Saint Valentine's Day

 


   
* Love without reason or context or separate object. Love as the essential principle of our being. *
A day devoted to love . . . for indeed, isn’t it so that all of us all around the world want to love and be loved? Simply that: to love and be loved. Maybe the most fundamental of all desires, one that permeates human society and is evident to the bursting point in so many ways, especially today.
Valentine’s will be a day when the established beliefs surrounding love will be on full display, and restaurants, florists, resort hotels, chocolate shops and greeting card companies will see rich profits. Of course, there are also the wine distributors and video streaming services that provide the many bottles of Chardonnay and the unending entertainment diversions for the people alone at home tonight thinking that something is wrong.
Many unfortunate men who heedlessly overlook the very strict rules surrounding this day will be sleeping on the couch for a while.
If one is so inclined, a day like today is a brilliant opportunity to consider what actually is going on. What is “love” after all, and is the Hollywood and pop music version of love we have been taught to cherish in fact authentic? How has this come about, and why have things been so prominently expressed in the specific form of romantic love, as if it overshadows all other?

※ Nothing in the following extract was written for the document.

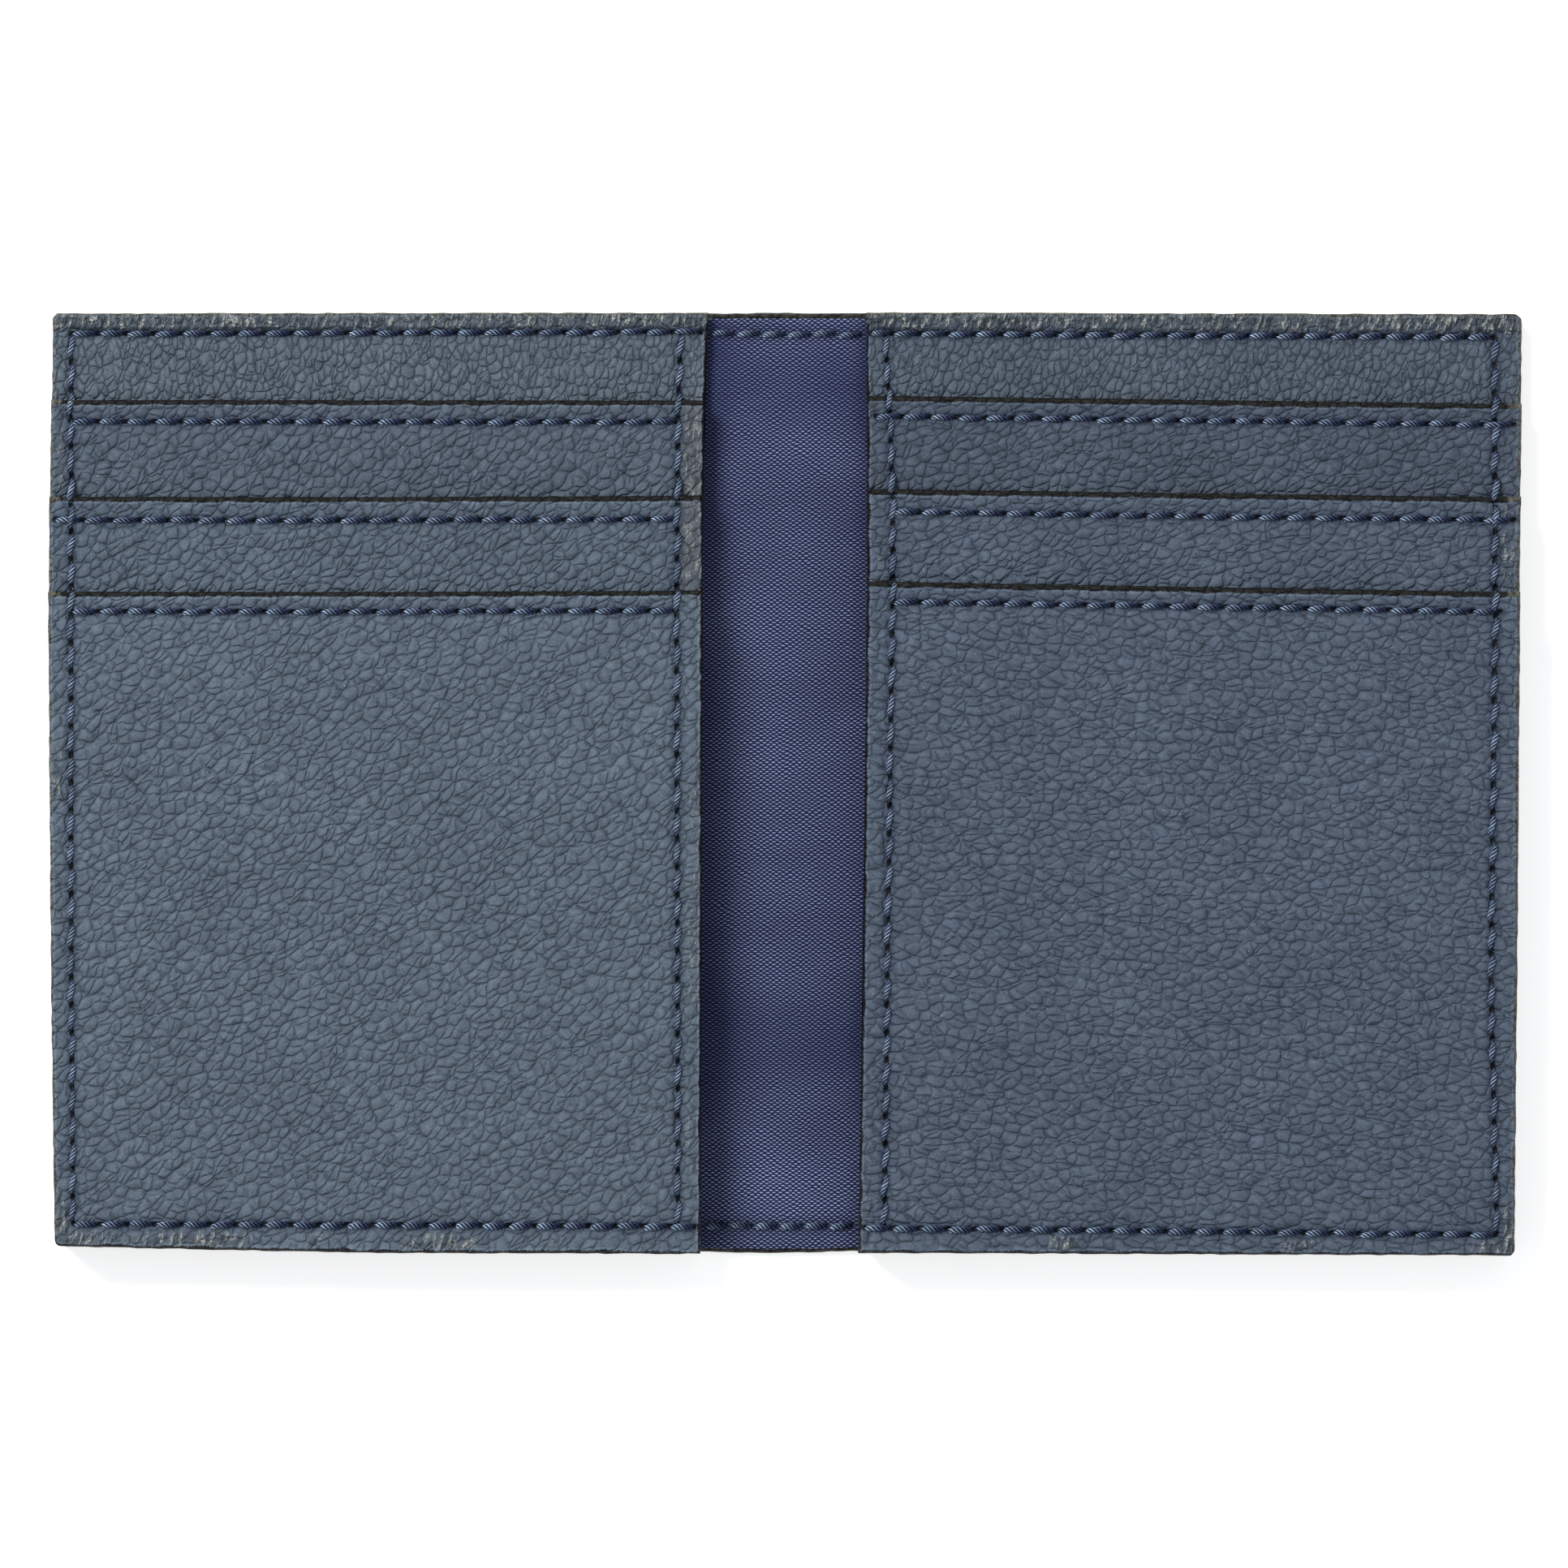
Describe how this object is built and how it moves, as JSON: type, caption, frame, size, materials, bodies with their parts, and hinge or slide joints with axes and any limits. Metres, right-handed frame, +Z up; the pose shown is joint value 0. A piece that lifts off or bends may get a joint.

For me as someone who has not been partnered for, what, maybe 200 years now and without much motivation to change that, I feel that I have an outsider’s vantage on the whole parade. I want for the moment to put aside all of the conventional thinking and deeply consider these questions.
I want to see love not only in its objective form or as a mercantile exchange—“I will love you if you love me,” but love as a fundamental attribute that is not generated or induced. Love without a reason, love as the essential ground of being of who we truly are, love as another word for the inherent attraction of subatomic particles and the unified field of the universe. Love not as a merely human domain, but as an ultimate principle which is not created, but ever exists.
Love for a partner, for a friend or family member, for God or for the suffering world has a new context where ALL is included and embraced and nothing excluded. Again, love without reason or goal or object. Love as the shining forth of the awareness that fully encompasses all phenomena in the form of “good” and “bad,” “wished for” and “not-wished for,” “me” and “not-me.”
So yes, hooray, a celebration of love on this day—and on all days. Love without limit, love amidst all conditions, love beyond birth and death. May it be so.